D’ailleurs, une des grandes qualités de ce long métrage, et je trouve qu’on ne le dit pas assez, c’est justement son scénario. La mode, dans les séries comme les films, notamment américains, est à la linéarité et à la prévisibilité, et même à la standardisation forcenée des scénarios. Avec une structure complètement éculée et déjà vue : grosso modo exposition, rencontre et attirance mutuelle, puis difficultés et larmes, et enfin rabibochage et fin heureuse ou douce-amère, c’est selon.

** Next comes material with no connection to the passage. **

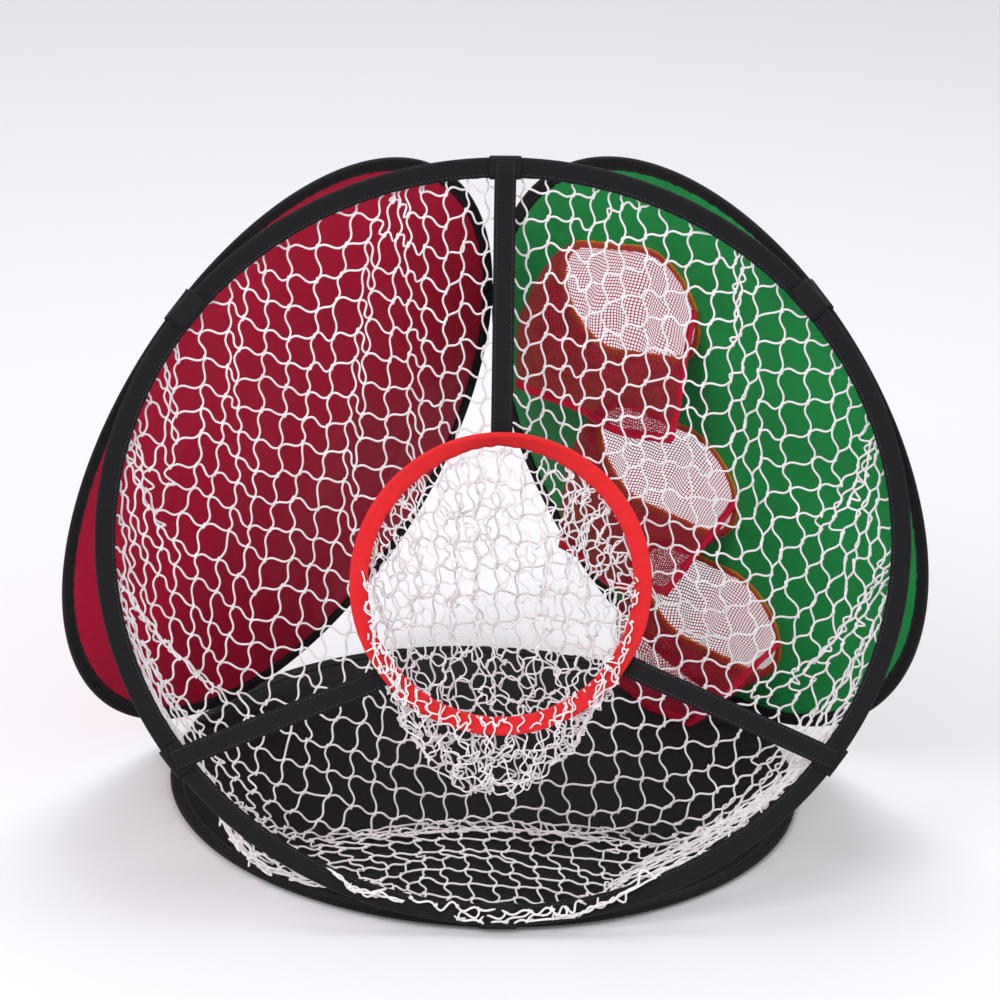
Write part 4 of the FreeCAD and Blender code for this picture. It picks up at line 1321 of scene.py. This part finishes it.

Or, Anderson nous livre ici un scénario totalement imprévisible, tortueux, avec de multiples digressions, qui nous perd et nous fascine totalement. A l’inverse de « Inherent Vice », qui offrait aussi un scénario labyrinthique, mais qui échouait à créer un rythme, une tension et surtout un niveau de qualité suffisant à capter notre attention tout le long du film, « Licorice Pizza » est un régal de la première à la dernière minute. A tel point que quand le générique de fin arrive, on est surpris et déçu que ça s’arrête, même si le film s’achève à un bon moment, et pas abruptement, comme c’est le cas, de façon très frustrante, pour beaucoup de longs métrages.

Ainsi, si Anderson donne vie à des personnages imparfaits, son scénario est parfaitement maîtrisé. Tout comme sa mise en scène, absolument fluide, et complètement au service de son histoire et de ses protagonistes. On ne pouvait pas en dire autant de « Phantom Thread », un film à la réalisation géniale, mais qui semblait n’exister que pour elle et pour montrer combien Anderson est un virtuose. Pas de ça ici, ce qu’on retient avant tout, ce sont l’histoire et nos (anti)héros, même si régulièrement on se prend à saluer telle ou telle séquence brillamment mise en scène.

En bref, « Licorice Pizza » est gorgé de qualités, et notamment d’une galerie d’acteurs et de personnages particulièrement savoureux, des premiers rôles aux plus secondaires. C’est un film à la fois très drôle et vraiment touchant, frais et euphorisant, avec même une certaine poésie et une indéniable nostalgie, sans qu’elle soit passéiste ou rétrograde. Il a beau sortir l'hiver, il est printanier et solaire, empli d’une énergie communicative et plein de promesses tenues.

Un long métrage très réussi, que certains qualifient de mineur pour un Anderson, mais qui pour moi est l’un de ses tous meilleurs, un gros coup de cœur. Un film, voire même un chef-d’œuvre (n’ayons pas peur des mots), que je recommande vivement à tous les amoureux du cinéma… et de la vie.